You have to have a mission that your entire team can get behind—both at corporate headquarters and in the field.

You want your partners to buy into it and genuinely strive to be a part of what you represent.

You want distributors to get excited about it and even make it part of their own identities.

Look at Trades of Hope (http://www.tradesofhope.com/), for example. They are unique in the direct selling industry because of their higher calling. They’ve created a thriving marketplace for products made by talented artisans in 3rd world countries. They have ignited a cycle of sustainable business that displaces and ends poverty for many people.

By earning a commission off their sales, their distributors have the opportunity to help people around the world while having their own flexible and purposeful businesses and earning income that benefits their own families as direct sellers. How’s that for a company mission?

If you don’t have a vision like this—maybe not as lofty, but at least as passionate and positive—then you are building a business with feet of clay.
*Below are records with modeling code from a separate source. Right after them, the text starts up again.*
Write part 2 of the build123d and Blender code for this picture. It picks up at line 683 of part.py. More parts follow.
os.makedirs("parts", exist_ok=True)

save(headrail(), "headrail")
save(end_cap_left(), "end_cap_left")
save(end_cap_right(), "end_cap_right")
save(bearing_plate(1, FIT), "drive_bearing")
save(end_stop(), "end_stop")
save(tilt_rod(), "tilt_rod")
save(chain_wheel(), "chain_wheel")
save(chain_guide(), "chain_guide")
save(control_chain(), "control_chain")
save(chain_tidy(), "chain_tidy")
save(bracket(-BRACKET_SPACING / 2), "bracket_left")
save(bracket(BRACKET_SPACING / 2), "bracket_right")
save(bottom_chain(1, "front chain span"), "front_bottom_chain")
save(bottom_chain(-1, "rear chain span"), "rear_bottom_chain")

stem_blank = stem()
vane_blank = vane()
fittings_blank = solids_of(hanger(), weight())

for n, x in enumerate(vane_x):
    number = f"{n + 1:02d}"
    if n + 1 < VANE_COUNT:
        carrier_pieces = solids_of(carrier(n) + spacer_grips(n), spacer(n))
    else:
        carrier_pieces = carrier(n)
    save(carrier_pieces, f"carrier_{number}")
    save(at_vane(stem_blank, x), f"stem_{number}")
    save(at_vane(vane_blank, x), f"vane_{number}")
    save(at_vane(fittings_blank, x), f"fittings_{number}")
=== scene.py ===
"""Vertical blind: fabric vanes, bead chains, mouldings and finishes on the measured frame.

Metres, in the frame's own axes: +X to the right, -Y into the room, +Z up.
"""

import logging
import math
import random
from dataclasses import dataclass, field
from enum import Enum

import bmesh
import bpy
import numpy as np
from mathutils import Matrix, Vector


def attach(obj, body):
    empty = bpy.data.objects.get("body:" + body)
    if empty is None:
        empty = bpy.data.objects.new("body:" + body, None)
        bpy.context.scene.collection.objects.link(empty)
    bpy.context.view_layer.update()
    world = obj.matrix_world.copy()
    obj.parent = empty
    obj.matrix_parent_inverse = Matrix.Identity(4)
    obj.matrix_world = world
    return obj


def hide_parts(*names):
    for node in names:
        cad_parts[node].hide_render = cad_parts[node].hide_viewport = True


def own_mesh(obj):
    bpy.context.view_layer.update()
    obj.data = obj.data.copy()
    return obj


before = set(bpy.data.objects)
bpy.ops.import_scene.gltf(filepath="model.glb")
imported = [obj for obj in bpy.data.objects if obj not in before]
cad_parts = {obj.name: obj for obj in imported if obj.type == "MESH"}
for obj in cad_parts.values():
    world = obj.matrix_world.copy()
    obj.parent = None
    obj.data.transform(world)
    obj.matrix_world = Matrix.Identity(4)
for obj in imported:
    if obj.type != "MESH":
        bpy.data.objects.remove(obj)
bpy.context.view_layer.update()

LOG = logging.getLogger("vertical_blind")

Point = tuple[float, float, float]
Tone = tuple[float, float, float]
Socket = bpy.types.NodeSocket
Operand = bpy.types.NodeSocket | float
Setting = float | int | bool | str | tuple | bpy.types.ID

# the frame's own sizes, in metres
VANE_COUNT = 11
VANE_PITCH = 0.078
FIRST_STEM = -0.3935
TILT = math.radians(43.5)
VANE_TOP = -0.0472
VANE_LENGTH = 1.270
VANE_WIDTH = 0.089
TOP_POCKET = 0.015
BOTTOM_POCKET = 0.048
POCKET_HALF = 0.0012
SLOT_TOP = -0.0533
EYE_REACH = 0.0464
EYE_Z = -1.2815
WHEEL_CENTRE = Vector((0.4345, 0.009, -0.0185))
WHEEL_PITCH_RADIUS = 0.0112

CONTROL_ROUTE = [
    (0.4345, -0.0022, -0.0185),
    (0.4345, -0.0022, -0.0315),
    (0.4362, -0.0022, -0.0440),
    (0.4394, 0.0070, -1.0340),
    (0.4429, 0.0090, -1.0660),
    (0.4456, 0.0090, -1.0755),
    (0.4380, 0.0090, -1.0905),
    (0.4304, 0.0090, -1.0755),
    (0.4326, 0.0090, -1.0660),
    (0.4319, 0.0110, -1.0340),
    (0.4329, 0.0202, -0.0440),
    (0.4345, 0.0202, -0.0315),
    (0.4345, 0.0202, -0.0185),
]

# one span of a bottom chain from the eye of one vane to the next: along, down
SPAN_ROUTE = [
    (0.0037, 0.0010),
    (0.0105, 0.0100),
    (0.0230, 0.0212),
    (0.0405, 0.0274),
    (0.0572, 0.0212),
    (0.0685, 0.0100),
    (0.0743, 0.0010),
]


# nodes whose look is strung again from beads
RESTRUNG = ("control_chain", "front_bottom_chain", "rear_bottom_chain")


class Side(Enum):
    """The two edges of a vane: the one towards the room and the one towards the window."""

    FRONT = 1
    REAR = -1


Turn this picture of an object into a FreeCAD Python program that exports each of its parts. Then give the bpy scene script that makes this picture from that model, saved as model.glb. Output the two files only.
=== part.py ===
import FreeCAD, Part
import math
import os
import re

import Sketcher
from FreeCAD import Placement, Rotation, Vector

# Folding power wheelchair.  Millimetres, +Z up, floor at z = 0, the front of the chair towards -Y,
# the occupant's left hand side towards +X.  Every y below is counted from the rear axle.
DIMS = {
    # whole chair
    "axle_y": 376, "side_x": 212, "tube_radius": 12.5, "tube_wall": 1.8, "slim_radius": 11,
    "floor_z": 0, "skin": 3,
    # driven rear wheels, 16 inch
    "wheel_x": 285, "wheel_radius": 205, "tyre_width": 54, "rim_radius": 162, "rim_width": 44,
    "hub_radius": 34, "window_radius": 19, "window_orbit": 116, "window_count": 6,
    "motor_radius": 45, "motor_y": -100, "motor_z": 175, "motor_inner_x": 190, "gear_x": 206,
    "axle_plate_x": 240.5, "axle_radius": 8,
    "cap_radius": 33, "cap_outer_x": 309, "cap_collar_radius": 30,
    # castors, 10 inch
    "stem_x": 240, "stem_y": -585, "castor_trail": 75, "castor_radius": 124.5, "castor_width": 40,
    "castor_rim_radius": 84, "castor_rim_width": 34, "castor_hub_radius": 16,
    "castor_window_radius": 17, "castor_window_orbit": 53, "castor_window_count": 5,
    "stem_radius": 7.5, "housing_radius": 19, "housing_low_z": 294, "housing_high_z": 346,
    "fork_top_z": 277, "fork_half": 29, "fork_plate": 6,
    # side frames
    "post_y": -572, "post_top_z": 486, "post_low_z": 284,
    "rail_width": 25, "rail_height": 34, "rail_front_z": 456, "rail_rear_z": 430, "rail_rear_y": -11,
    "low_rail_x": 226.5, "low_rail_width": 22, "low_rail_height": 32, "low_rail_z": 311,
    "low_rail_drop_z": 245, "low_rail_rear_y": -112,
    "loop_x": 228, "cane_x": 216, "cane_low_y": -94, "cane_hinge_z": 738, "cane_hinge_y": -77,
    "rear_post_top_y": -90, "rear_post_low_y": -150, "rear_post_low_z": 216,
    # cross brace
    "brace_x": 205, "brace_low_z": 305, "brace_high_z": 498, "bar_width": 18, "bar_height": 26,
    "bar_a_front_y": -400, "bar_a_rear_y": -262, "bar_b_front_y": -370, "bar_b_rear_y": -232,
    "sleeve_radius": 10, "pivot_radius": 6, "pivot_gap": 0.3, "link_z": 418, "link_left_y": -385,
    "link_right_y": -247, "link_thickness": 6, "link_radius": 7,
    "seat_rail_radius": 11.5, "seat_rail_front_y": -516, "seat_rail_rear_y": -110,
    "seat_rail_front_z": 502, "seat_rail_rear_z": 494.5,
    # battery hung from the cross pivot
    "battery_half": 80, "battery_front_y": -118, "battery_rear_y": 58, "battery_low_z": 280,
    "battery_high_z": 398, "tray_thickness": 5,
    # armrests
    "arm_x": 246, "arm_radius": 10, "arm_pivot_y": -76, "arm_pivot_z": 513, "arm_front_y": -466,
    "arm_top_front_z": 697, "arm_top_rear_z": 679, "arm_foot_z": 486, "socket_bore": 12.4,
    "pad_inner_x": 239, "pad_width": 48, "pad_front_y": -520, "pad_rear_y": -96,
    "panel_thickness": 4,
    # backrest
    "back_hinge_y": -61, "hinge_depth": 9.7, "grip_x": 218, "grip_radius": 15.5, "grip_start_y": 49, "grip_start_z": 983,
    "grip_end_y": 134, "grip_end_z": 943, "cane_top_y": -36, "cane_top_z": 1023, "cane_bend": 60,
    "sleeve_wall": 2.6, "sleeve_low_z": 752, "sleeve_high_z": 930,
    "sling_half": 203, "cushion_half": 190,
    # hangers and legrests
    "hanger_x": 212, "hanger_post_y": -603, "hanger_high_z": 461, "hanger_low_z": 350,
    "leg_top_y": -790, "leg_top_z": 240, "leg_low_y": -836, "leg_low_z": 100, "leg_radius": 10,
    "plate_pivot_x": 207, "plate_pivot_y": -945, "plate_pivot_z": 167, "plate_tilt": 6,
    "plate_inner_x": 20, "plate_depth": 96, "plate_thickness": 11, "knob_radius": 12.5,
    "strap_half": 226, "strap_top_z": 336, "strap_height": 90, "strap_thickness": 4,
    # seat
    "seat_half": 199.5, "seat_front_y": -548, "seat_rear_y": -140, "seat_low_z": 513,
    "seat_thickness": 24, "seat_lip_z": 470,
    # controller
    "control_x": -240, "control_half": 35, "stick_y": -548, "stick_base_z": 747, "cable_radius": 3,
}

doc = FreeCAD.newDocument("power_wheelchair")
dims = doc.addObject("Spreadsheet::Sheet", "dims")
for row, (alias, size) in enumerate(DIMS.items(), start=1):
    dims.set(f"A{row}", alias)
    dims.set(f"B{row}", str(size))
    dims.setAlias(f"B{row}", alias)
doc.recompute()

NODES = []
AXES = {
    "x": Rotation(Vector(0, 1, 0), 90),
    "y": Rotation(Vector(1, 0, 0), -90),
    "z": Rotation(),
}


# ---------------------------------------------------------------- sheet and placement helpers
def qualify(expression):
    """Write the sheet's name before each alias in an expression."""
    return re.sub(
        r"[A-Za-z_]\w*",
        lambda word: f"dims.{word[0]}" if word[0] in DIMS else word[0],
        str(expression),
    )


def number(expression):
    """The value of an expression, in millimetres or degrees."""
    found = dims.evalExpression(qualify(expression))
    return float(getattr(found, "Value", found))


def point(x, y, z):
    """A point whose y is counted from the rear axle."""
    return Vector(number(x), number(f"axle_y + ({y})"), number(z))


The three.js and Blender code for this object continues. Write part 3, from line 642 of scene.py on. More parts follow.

It used to be that a corporation could focus only on the mechanical process of creating profits and be a huge success, but in the world we live in today, that simply doesn’t cut it anymore. Capital means more than cash—there is a human element to consider, and it’s central to business. Companies that don’t acknowledge this have no direction and no moral compass.

Every new direct sales company should find their true purpose before anything else. They should engage with their community and create and everlasting bond of genuine service. Otherwise, what’s the point of starting a company at all?

A great way to accomplish this is through the use of an engagement tool like the Journey mobile app from Krato (https://krato.com/). With mobile tools like this, you can ensure that every new distributor learns about the company mission, understands why it is so important and hears directly from the founders when they explain what it all means.

It can also be used to make sure that distributors have retained this information, and they can be quizzed on the company philosophy again and again. Further, you can push social media messages and assets to the distributor’s social media network to scale your message. Distributors can email and text with friends and family to share why your company is making a difference.

Of course, technology does not just work on its own. You need to actually have a mission to share for these tools to help you. Otherwise, you’re all sizzle and no steak; all talk, but no real action to back it up.

First of all, ask yourself:

WHY does your company exist?

WHY do you work so hard?

What problems in the world keep you awake at night?

Money alone will not carry you through the challenging times that we must endure as leaders. In fact, that is a common beginner’s mistake that leads to failure: overvaluing money and profits over a higher mission.

Dig deep, be honest with yourself, and capture your TRUE mission and values. Then, have the courage to share it with the world—unedited, uncensored. Only then will you truly unlock the potential of your direct selling company.